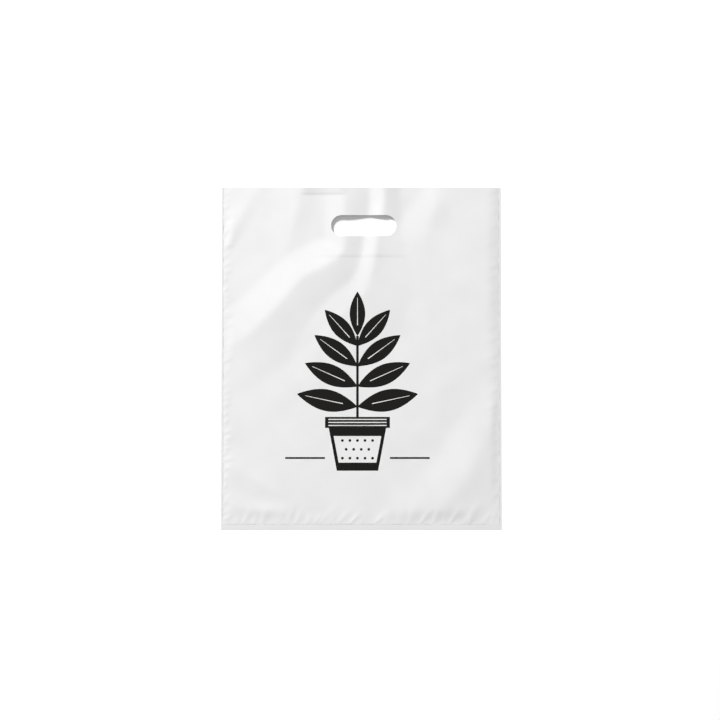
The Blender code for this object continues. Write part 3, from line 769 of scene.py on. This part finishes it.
def build_stage():
    """A white floor that keeps the bag's shadow."""
    data = bpy.data.meshes.new("floor")
    corners = [(x * FLOOR_REACH, y * FLOOR_REACH, 0) for x, y in ((-1, -1), (1, -1), (1, 1), (-1, 1))]
    data.from_pydata(corners, [], [(0, 1, 2, 3)])
    floor = bpy.data.objects.new("floor", data)
    floor.location.z = -FLOOR_DROP
    bpy.context.scene.collection.objects.link(floor)
    material, tree, shader = new_material("floor_white", (FLOOR_LEVEL,) * 3, roughness=0.9, specular=0)
    path = tree.nodes.new("ShaderNodeLightPath")
    seen = tree.nodes.new("ShaderNodeMix")
    seen.data_type = "RGBA"
    seen.inputs["A"].default_value = (*(FLOOR_LEVEL,) * 3, 1)
    seen.inputs["B"].default_value = (1, 1, 1, 1)
    tree.links.new(path.outputs["Is Camera Ray"], seen.inputs["Factor"])
    tree.links.new(seen.outputs["Result"], shader.inputs["Base Color"])
    shader.inputs["Emission Color"].default_value = (1, 1, 1, 1)
    glow = tree.nodes.new("ShaderNodeMath")
    glow.operation = "MULTIPLY"
    glow.inputs[1].default_value = FLOOR_GLOW
    tree.links.new(path.outputs["Is Camera Ray"], glow.inputs[0])
    tree.links.new(glow.outputs["Value"], shader.inputs["Emission Strength"])
    data.materials.append(material)


def build_light():
    """A soft key from the upper left, and an even fill from the world."""
    turn, rise = math.radians(KEY_TURN), math.radians(KEY_ELEVATION)
    towards = Vector((-math.cos(turn) * math.cos(rise), math.sin(turn) * math.cos(rise), math.sin(rise)))
    lamp = bpy.data.lights.new("key", "AREA")
    lamp.shape = "DISK"
    lamp.size = KEY_SIZE
    # At a share of 1, this energy lights a white floor at that distance to just white
    lamp.energy = KEY_SHARE * math.pi**2 * KEY_DISTANCE**2 / math.sin(rise)
    key = bpy.data.objects.new("key", lamp)
    key.location = towards * KEY_DISTANCE
    key.rotation_euler = towards.to_track_quat("Z", "Y").to_euler()
    bpy.context.scene.collection.objects.link(key)

    world = bpy.data.worlds.new("studio")
    world.use_nodes = True
    bpy.context.scene.world = world
    tree = world.node_tree
    background = tree.nodes["Background"]
    background.inputs["Color"].default_value = (1, 1, 1, 1)
    path = tree.nodes.new("ShaderNodeLightPath")
    level = tree.nodes.new("ShaderNodeMapRange")
    level.inputs["To Min"].default_value = 1 - KEY_SHARE
    level.inputs["To Max"].default_value = 1
    tree.links.new(path.outputs["Is Camera Ray"], level.inputs["Value"])
    tree.links.new(level.outputs["Result"], background.inputs["Strength"])


def build_camera():
    """A long lens over the bag, a little towards its base."""
    lens = bpy.data.cameras.new("camera")
    lens.lens = LENS
    lens.sensor_width = SENSOR
    camera = bpy.data.objects.new("camera", lens)
    bpy.context.scene.collection.objects.link(camera)
    rise = math.radians(ELEVATION)
    away = Vector((0, -math.cos(rise), math.sin(rise)))
    distance = FRAME_PIXELS * PIXEL * LENS / SENSOR
    across = (FRAME_PIXELS / 2 - CENTRE_PIXEL[0]) * PIXEL
    up = (CENTRE_PIXEL[1] - FRAME_PIXELS / 2) * PIXEL
    target = Vector((across, up, 0))
    camera.location = target + away * distance
    camera.rotation_euler = away.to_track_quat("Z", "Y").to_euler()
    lens.clip_end = distance * 4
    bpy.context.scene.camera = camera


build_bag()
build_stage()
build_light()
build_camera()
bpy.context.scene.view_settings.view_transform = "Standard"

####

_WHAT IS REQUIRED_
Take the data above and return it exactly.

_ANSWER IN FULL_
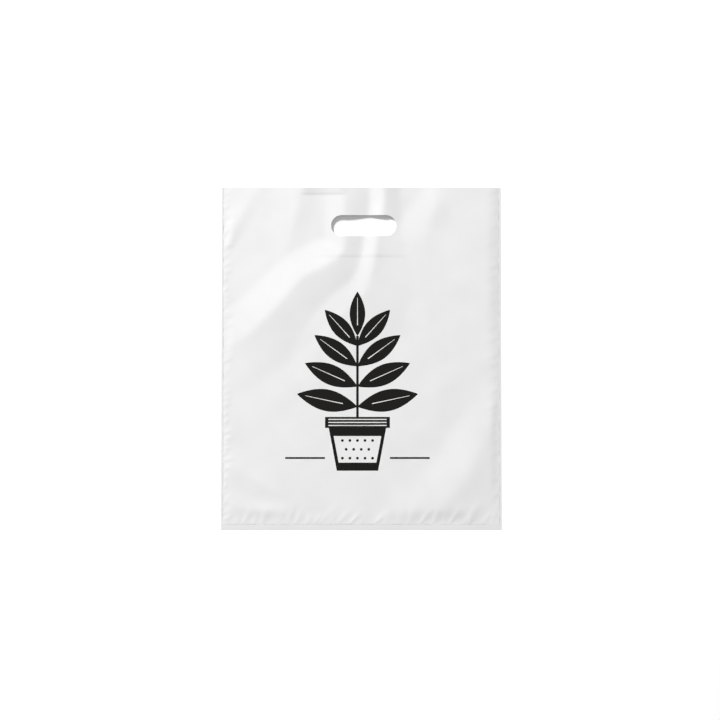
The Blender code for this object continues. Write part 3, from line 769 of scene.py on. This part finishes it.
def build_stage():
    """A white floor that keeps the bag's shadow."""
    data = bpy.data.meshes.new("floor")
    corners = [(x * FLOOR_REACH, y * FLOOR_REACH, 0) for x, y in ((-1, -1), (1, -1), (1, 1), (-1, 1))]
    data.from_pydata(corners, [], [(0, 1, 2, 3)])
    floor = bpy.data.objects.new("floor", data)
    floor.location.z = -FLOOR_DROP
    bpy.context.scene.collection.objects.link(floor)
    material, tree, shader = new_material("floor_white", (FLOOR_LEVEL,) * 3, roughness=0.9, specular=0)
    path = tree.nodes.new("ShaderNodeLightPath")
    seen = tree.nodes.new("ShaderNodeMix")
    seen.data_type = "RGBA"
    seen.inputs["A"].default_value = (*(FLOOR_LEVEL,) * 3, 1)
    seen.inputs["B"].default_value = (1, 1, 1, 1)
    tree.links.new(path.outputs["Is Camera Ray"], seen.inputs["Factor"])
    tree.links.new(seen.outputs["Result"], shader.inputs["Base Color"])
    shader.inputs["Emission Color"].default_value = (1, 1, 1, 1)
    glow = tree.nodes.new("ShaderNodeMath")
    glow.operation = "MULTIPLY"
    glow.inputs[1].default_value = FLOOR_GLOW
    tree.links.new(path.outputs["Is Camera Ray"], glow.inputs[0])
    tree.links.new(glow.outputs["Value"], shader.inputs["Emission Strength"])
    data.materials.append(material)


def build_light():
    """A soft key from the upper left, and an even fill from the world."""
    turn, rise = math.radians(KEY_TURN), math.radians(KEY_ELEVATION)
    towards = Vector((-math.cos(turn) * math.cos(rise), math.sin(turn) * math.cos(rise), math.sin(rise)))
    lamp = bpy.data.lights.new("key", "AREA")
    lamp.shape = "DISK"
    lamp.size = KEY_SIZE
    # At a share of 1, this energy lights a white floor at that distance to just white
    lamp.energy = KEY_SHARE * math.pi**2 * KEY_DISTANCE**2 / math.sin(rise)
    key = bpy.data.objects.new("key", lamp)
    key.location = towards * KEY_DISTANCE
    key.rotation_euler = towards.to_track_quat("Z", "Y").to_euler()
    bpy.context.scene.collection.objects.link(key)

    world = bpy.data.worlds.new("studio")
    world.use_nodes = True
    bpy.context.scene.world = world
    tree = world.node_tree
    background = tree.nodes["Background"]
    background.inputs["Color"].default_value = (1, 1, 1, 1)
    path = tree.nodes.new("ShaderNodeLightPath")
    level = tree.nodes.new("ShaderNodeMapRange")
    level.inputs["To Min"].default_value = 1 - KEY_SHARE
    level.inputs["To Max"].default_value = 1
    tree.links.new(path.outputs["Is Camera Ray"], level.inputs["Value"])
    tree.links.new(level.outputs["Result"], background.inputs["Strength"])


def build_camera():
    """A long lens over the bag, a little towards its base."""
    lens = bpy.data.cameras.new("camera")
    lens.lens = LENS
    lens.sensor_width = SENSOR
    camera = bpy.data.objects.new("camera", lens)
    bpy.context.scene.collection.objects.link(camera)
    rise = math.radians(ELEVATION)
    away = Vector((0, -math.cos(rise), math.sin(rise)))
    distance = FRAME_PIXELS * PIXEL * LENS / SENSOR
    across = (FRAME_PIXELS / 2 - CENTRE_PIXEL[0]) * PIXEL
    up = (CENTRE_PIXEL[1] - FRAME_PIXELS / 2) * PIXEL
    target = Vector((across, up, 0))
    camera.location = target + away * distance
    camera.rotation_euler = away.to_track_quat("Z", "Y").to_euler()
    lens.clip_end = distance * 4
    bpy.context.scene.camera = camera


build_bag()
build_stage()
build_light()
build_camera()
bpy.context.scene.view_settings.view_transform = "Standard"